INSTRUCTION
Go through the listing and write out all of it exactly.

GIVEN INFORMATION
----------
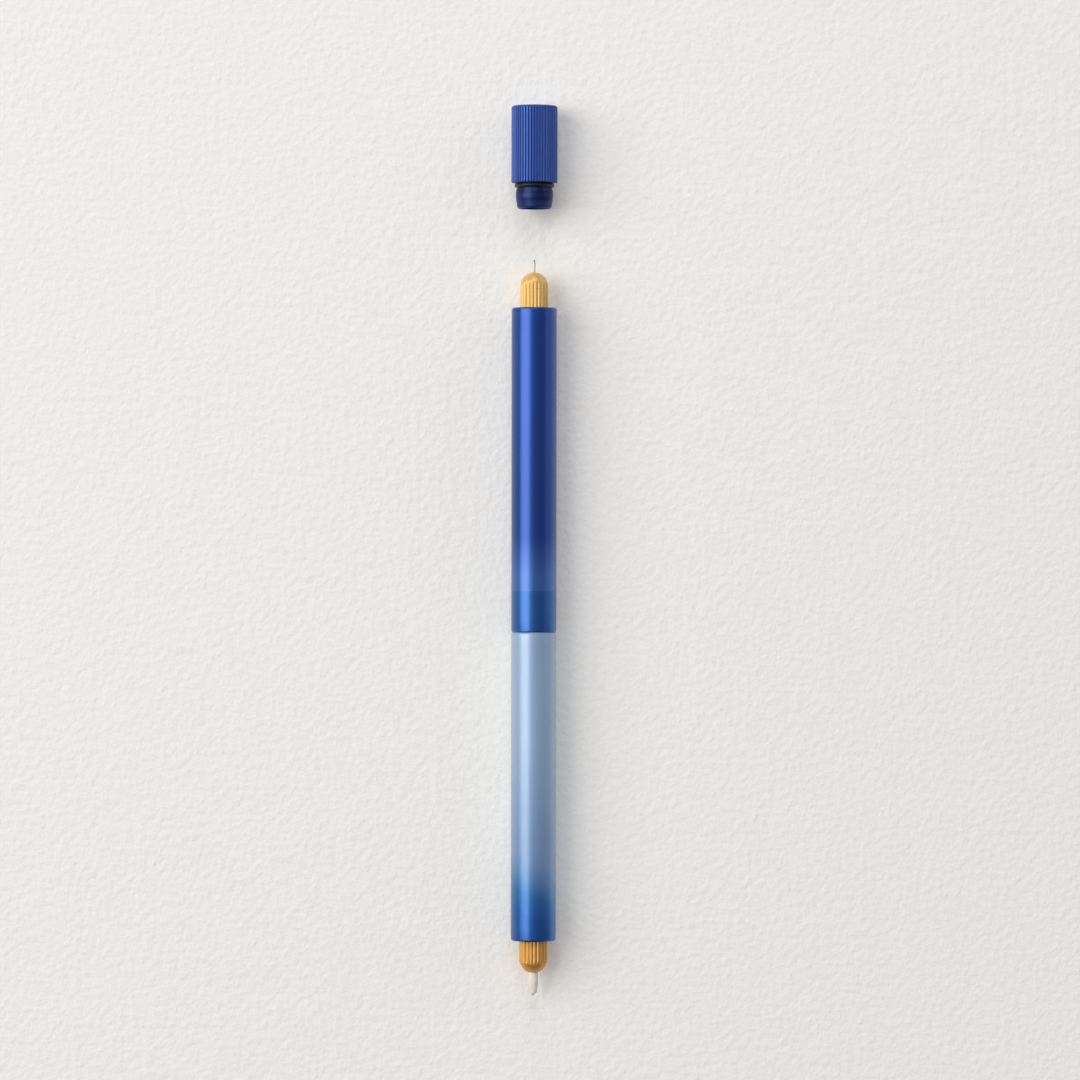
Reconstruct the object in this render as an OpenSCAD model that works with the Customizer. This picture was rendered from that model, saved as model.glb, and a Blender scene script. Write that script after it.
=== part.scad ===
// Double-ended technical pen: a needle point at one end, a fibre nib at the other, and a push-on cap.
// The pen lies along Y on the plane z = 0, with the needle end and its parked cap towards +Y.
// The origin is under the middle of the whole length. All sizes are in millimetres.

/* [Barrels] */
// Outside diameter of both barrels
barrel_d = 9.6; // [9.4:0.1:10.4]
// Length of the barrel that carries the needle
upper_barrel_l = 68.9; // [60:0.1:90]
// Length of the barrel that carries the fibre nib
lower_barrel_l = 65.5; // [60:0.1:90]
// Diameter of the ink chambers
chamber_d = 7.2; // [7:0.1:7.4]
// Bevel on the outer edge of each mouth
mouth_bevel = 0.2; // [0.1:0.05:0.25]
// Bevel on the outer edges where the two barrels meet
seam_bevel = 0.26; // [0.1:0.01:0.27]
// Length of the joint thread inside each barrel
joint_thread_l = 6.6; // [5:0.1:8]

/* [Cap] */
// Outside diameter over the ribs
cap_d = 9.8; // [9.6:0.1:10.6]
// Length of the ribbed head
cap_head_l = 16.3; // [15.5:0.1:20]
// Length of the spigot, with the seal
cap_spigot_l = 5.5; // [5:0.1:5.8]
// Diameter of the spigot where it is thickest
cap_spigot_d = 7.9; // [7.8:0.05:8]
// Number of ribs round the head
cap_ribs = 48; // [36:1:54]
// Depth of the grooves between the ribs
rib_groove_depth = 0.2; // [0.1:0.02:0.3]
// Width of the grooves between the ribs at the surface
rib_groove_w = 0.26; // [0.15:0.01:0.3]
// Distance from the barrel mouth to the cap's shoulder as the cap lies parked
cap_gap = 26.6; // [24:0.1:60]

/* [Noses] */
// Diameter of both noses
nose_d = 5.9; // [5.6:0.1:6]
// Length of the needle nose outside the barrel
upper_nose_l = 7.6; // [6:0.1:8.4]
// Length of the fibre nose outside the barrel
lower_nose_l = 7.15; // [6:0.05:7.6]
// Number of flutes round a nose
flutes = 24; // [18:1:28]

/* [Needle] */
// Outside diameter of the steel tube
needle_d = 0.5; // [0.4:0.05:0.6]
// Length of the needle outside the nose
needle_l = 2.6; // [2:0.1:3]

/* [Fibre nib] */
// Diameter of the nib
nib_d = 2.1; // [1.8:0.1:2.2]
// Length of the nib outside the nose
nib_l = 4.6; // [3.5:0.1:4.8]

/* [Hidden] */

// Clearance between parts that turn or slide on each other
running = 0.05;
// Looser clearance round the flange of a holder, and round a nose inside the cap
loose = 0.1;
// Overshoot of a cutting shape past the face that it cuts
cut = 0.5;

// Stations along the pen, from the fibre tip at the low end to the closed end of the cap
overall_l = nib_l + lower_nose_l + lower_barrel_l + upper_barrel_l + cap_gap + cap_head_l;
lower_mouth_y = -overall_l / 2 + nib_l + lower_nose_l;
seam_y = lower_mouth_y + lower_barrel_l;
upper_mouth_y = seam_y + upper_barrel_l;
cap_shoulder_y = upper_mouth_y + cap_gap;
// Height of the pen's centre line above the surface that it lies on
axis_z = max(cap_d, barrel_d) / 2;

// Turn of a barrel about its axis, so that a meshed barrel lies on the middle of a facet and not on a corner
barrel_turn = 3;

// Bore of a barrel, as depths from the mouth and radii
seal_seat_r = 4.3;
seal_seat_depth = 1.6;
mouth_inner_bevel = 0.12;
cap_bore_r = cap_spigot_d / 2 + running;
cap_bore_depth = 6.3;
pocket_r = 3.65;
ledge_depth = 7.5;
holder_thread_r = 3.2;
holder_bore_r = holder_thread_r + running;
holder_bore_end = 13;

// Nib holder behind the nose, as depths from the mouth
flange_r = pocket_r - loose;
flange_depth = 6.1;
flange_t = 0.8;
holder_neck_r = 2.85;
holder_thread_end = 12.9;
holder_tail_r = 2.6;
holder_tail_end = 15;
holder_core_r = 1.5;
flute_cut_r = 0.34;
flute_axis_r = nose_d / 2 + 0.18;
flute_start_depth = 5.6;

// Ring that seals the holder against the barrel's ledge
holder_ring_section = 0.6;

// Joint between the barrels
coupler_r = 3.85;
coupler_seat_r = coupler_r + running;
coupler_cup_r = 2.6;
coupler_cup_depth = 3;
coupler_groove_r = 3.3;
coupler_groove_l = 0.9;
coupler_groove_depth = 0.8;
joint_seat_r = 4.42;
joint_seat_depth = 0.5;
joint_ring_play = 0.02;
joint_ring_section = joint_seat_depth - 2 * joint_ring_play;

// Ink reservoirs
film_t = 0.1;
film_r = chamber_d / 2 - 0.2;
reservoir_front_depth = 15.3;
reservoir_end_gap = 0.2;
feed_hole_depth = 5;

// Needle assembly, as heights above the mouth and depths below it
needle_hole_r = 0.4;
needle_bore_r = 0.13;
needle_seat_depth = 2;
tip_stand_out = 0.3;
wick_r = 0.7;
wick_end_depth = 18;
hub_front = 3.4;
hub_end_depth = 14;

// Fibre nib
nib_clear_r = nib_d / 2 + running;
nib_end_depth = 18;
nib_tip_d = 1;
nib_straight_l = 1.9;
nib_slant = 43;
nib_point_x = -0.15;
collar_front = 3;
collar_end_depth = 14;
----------
EXERCISE RESULT
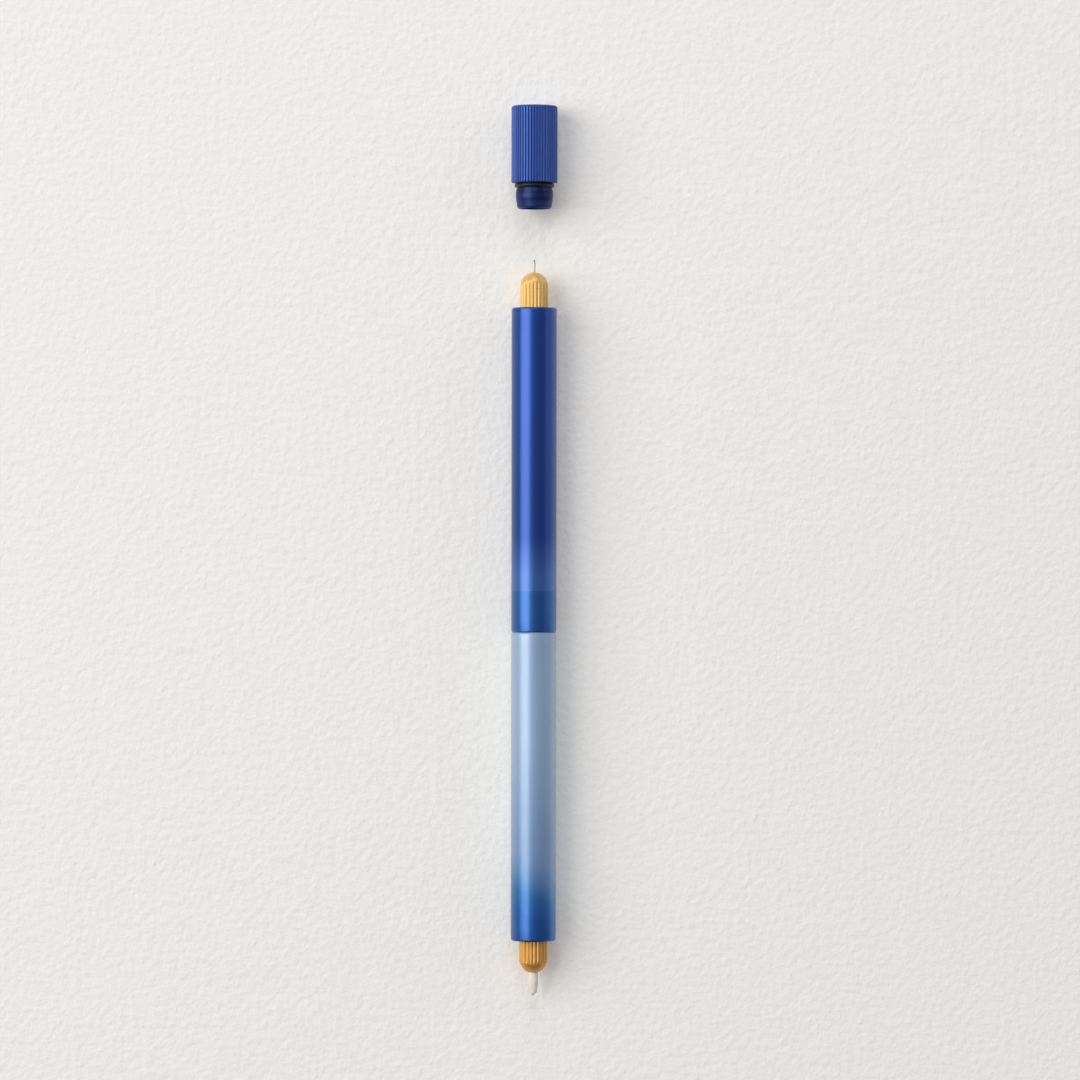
Reconstruct the object in this render as an OpenSCAD model that works with the Customizer. This picture was rendered from that model, saved as model.glb, and a Blender scene script. Write that script after it.
=== part.scad ===
// Double-ended technical pen: a needle point at one end, a fibre nib at the other, and a push-on cap.
// The pen lies along Y on the plane z = 0, with the needle end and its parked cap towards +Y.
// The origin is under the middle of the whole length. All sizes are in millimetres.

/* [Barrels] */
// Outside diameter of both barrels
barrel_d = 9.6; // [9.4:0.1:10.4]
// Length of the barrel that carries the needle
upper_barrel_l = 68.9; // [60:0.1:90]
// Length of the barrel that carries the fibre nib
lower_barrel_l = 65.5; // [60:0.1:90]
// Diameter of the ink chambers
chamber_d = 7.2; // [7:0.1:7.4]
// Bevel on the outer edge of each mouth
mouth_bevel = 0.2; // [0.1:0.05:0.25]
// Bevel on the outer edges where the two barrels meet
seam_bevel = 0.26; // [0.1:0.01:0.27]
// Length of the joint thread inside each barrel
joint_thread_l = 6.6; // [5:0.1:8]

/* [Cap] */
// Outside diameter over the ribs
cap_d = 9.8; // [9.6:0.1:10.6]
// Length of the ribbed head
cap_head_l = 16.3; // [15.5:0.1:20]
// Length of the spigot, with the seal
cap_spigot_l = 5.5; // [5:0.1:5.8]
// Diameter of the spigot where it is thickest
cap_spigot_d = 7.9; // [7.8:0.05:8]
// Number of ribs round the head
cap_ribs = 48; // [36:1:54]
// Depth of the grooves between the ribs
rib_groove_depth = 0.2; // [0.1:0.02:0.3]
// Width of the grooves between the ribs at the surface
rib_groove_w = 0.26; // [0.15:0.01:0.3]
// Distance from the barrel mouth to the cap's shoulder as the cap lies parked
cap_gap = 26.6; // [24:0.1:60]

/* [Noses] */
// Diameter of both noses
nose_d = 5.9; // [5.6:0.1:6]
// Length of the needle nose outside the barrel
upper_nose_l = 7.6; // [6:0.1:8.4]
// Length of the fibre nose outside the barrel
lower_nose_l = 7.15; // [6:0.05:7.6]
// Number of flutes round a nose
flutes = 24; // [18:1:28]

/* [Needle] */
// Outside diameter of the steel tube
needle_d = 0.5; // [0.4:0.05:0.6]
// Length of the needle outside the nose
needle_l = 2.6; // [2:0.1:3]

/* [Fibre nib] */
// Diameter of the nib
nib_d = 2.1; // [1.8:0.1:2.2]
// Length of the nib outside the nose
nib_l = 4.6; // [3.5:0.1:4.8]

/* [Hidden] */

// Clearance between parts that turn or slide on each other
running = 0.05;
// Looser clearance round the flange of a holder, and round a nose inside the cap
loose = 0.1;
// Overshoot of a cutting shape past the face that it cuts
cut = 0.5;

// Stations along the pen, from the fibre tip at the low end to the closed end of the cap
overall_l = nib_l + lower_nose_l + lower_barrel_l + upper_barrel_l + cap_gap + cap_head_l;
lower_mouth_y = -overall_l / 2 + nib_l + lower_nose_l;
seam_y = lower_mouth_y + lower_barrel_l;
upper_mouth_y = seam_y + upper_barrel_l;
cap_shoulder_y = upper_mouth_y + cap_gap;
// Height of the pen's centre line above the surface that it lies on
axis_z = max(cap_d, barrel_d) / 2;

// Turn of a barrel about its axis, so that a meshed barrel lies on the middle of a facet and not on a corner
barrel_turn = 3;

// Bore of a barrel, as depths from the mouth and radii
seal_seat_r = 4.3;
seal_seat_depth = 1.6;
mouth_inner_bevel = 0.12;
cap_bore_r = cap_spigot_d / 2 + running;
cap_bore_depth = 6.3;
pocket_r = 3.65;
ledge_depth = 7.5;
holder_thread_r = 3.2;
holder_bore_r = holder_thread_r + running;
holder_bore_end = 13;

// Nib holder behind the nose, as depths from the mouth
flange_r = pocket_r - loose;
flange_depth = 6.1;
flange_t = 0.8;
holder_neck_r = 2.85;
holder_thread_end = 12.9;
holder_tail_r = 2.6;
holder_tail_end = 15;
holder_core_r = 1.5;
flute_cut_r = 0.34;
flute_axis_r = nose_d / 2 + 0.18;
flute_start_depth = 5.6;

// Ring that seals the holder against the barrel's ledge
holder_ring_section = 0.6;

// Joint between the barrels
coupler_r = 3.85;
coupler_seat_r = coupler_r + running;
coupler_cup_r = 2.6;
coupler_cup_depth = 3;
coupler_groove_r = 3.3;
coupler_groove_l = 0.9;
coupler_groove_depth = 0.8;
joint_seat_r = 4.42;
joint_seat_depth = 0.5;
joint_ring_play = 0.02;
joint_ring_section = joint_seat_depth - 2 * joint_ring_play;

// Ink reservoirs
film_t = 0.1;
film_r = chamber_d / 2 - 0.2;
reservoir_front_depth = 15.3;
reservoir_end_gap = 0.2;
feed_hole_depth = 5;

// Needle assembly, as heights above the mouth and depths below it
needle_hole_r = 0.4;
needle_bore_r = 0.13;
needle_seat_depth = 2;
tip_stand_out = 0.3;
wick_r = 0.7;
wick_end_depth = 18;
hub_front = 3.4;
hub_end_depth = 14;

// Fibre nib
nib_clear_r = nib_d / 2 + running;
nib_end_depth = 18;
nib_tip_d = 1;
nib_straight_l = 1.9;
nib_slant = 43;
nib_point_x = -0.15;
collar_front = 3;
collar_end_depth = 14;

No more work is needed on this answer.